The final kernel is then given by
#define nindex(i,j,k) (((i)*HEIGHT+(j))*DEPTH+(k))
#define bindex(i,j,k) ((((i)*HEIGHT+(j))*DIRECTIONS*DEPTH)+(k))
#define dindex(i,j,k,m) ((((i)*HEIGHT+(j))*DIRECTIONS+(m))*DEPTH+(k))
#define inbounds(q,r,s) ((q > 0)&&(q < (WIDTH − 1))&&(r > 0)&&(r < (HEIGHT − 1))&&(s > 0)&&(s < (DEPTH − 1)))
__kernel void update(__global float* from,__global float* to,__constant int* direction, __constant float* omega,__global float* density)
{
const int i = get_global_id(0);
const int j = get_global_id(1);
const int k = get_global_id(2);
const int lnindex = nindex(i,j,k);
const int lbindex = bindex(i,j,k);
int m;
float cloud_density, new_flow;
float f00, f01, f02, f03, …, f18;
int outi, outj, outk;
cloud_density = density[lnindex];
f00 = from[lbindex+0*DEPTH];
f01 = from[lbindex+1*DEPTH];
f02 = from[lbindex+2*DEPTH];
f03 = from[lbindex+3*DEPTH];
…
f18 = from[lbindex+18*DEPTH];
for(m=0;m<DIRECTIONS;m++)
outi = i+direction[3*m+0];
outj = j+direction[3*m+1];
outk = k+direction[3*m+2];
if(inbounds(outi,outj,outk))
new_flow = 0.0f;
new_flow += omega(m,0)*f00;
new_flow += omega(m,1)*f01;
new_flow += omega(m,2)*f02;
new_flow += omega(m,3)*f03;
…
new_flow += omega(m,18)*f18;
to[dindex(outi,outj,outk,m)] = from[lbindex+m*DEPTH] + new_flow*cloud_density;
}
}
}
Profiling this kernel shows 100% coalesced global memory reads and writes and an occupancy of 0.5. Transfer from/to global memory is measured at 67 GB/sec., which is a significant portion of the available bandwidth for the GTX 480 as reported by the
oclBandwidthTest
utility, 115 GB/sec. Note that this does not include transfer from (cached) constant memory, which is significantly larger, 718 GB/sec.
On devices of lower compute capability, this kernel can generate a significant number of uncoalesced global memory writes. Nevertheless, with a simple kernel modification we can force these writes to be coalesced as well. Because we use a local work size vector of (1, 1, DEPTH), we can collect DEPTH output values, one for each
outk
, in a local (shared) memory array of size DEPTH, synchronize the threads using a
barrier()
command, and then write the entire DEPTH stripe in order.
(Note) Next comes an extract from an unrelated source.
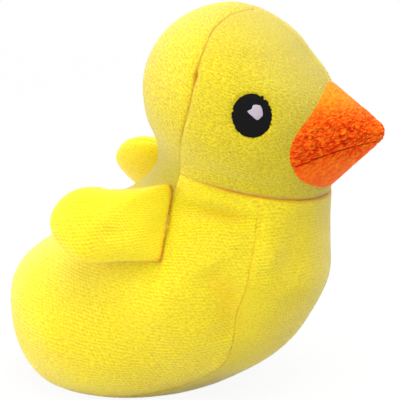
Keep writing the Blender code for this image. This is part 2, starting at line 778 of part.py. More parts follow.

The final kernel, revised for this lower compute capability, is then:
#define nindex(i,j,k) (((i)*HEIGHT+(j))*DEPTH+(k))
#define bindex(i,j,k) ((((i)*HEIGHT+(j))*DIRECTIONS*DEPTH)+(k))
#define dindex(i,j,k,m) ((((i)*HEIGHT+(j))*DIRECTIONS+(m))*DEPTH+(k))
#define inbounds(q,r,s) ((q > 0)&&(q < (WIDTH − 1))&&(r > 0)&&(r < (HEIGHT − 1))&&(s > 0)&&(s < (DEPTH − 1)))
__kernel void update(__global float* from,__global float* to,__constant int* direction, __constant float* omega,__global float* density)
{
const int i = get_global_id(0);
const int j = get_global_id(1);
const int k = get_global_id(2);
const int lnindex = nindex(i,j,k);
const int lbindex = bindex(i,j,k);
__local float getout[DEPTH];
float cloud_density, new_flow;
float f00, f01, f02, f03, …, f18;
int m, outi, outj, outk;
cloud_density = density[lnindex];
f00 = from[lbindex+0*DEPTH];
f01 = from[lbindex+1*DEPTH];
f02 = from[lbindex+2*DEPTH];
…
f18 = from[lbindex+18*DEPTH];
for(m=0;m<DIRECTIONS;m++){
outk = k+direction[3*m+2];
if(outk>0 && outk<(DEPTH − 1)
new_flow = 0.0f;
new_flow += omega(m,0)*f00;
new_flow += omega(m,1)*f01;
new_flow += omega(m,2)*f02;
…
new_flow += omega(m,18)*f18;
getout[outk] = from[lbindex+m*DEPTH] + new_flow*cloud_density;
}
barrier(CLK_LOCAL_MEM_FENCE);
outi = i+direction[3*m+0];
outj = j+direction[3*m+1];
if(inbounds(outi,outj,k))
to[dindex(outi,outj,outk,m)] = getout[k];
}
}
Testing this modified kernel on a Quadro FX 5600 (compute capability 1.0) shows that it entirely eliminates the uncoalesced writes generated by the original kernel. Execution time performance improves by slightly more than 25%. Nevertheless, on the GTX 480, where there were no uncoalesced writes, the modified kernel provides no improvement over the original. In fact, the overhead of the added conditional and the added barrier causes a small execution time penalty, and the modified kernel is actually slower than the original.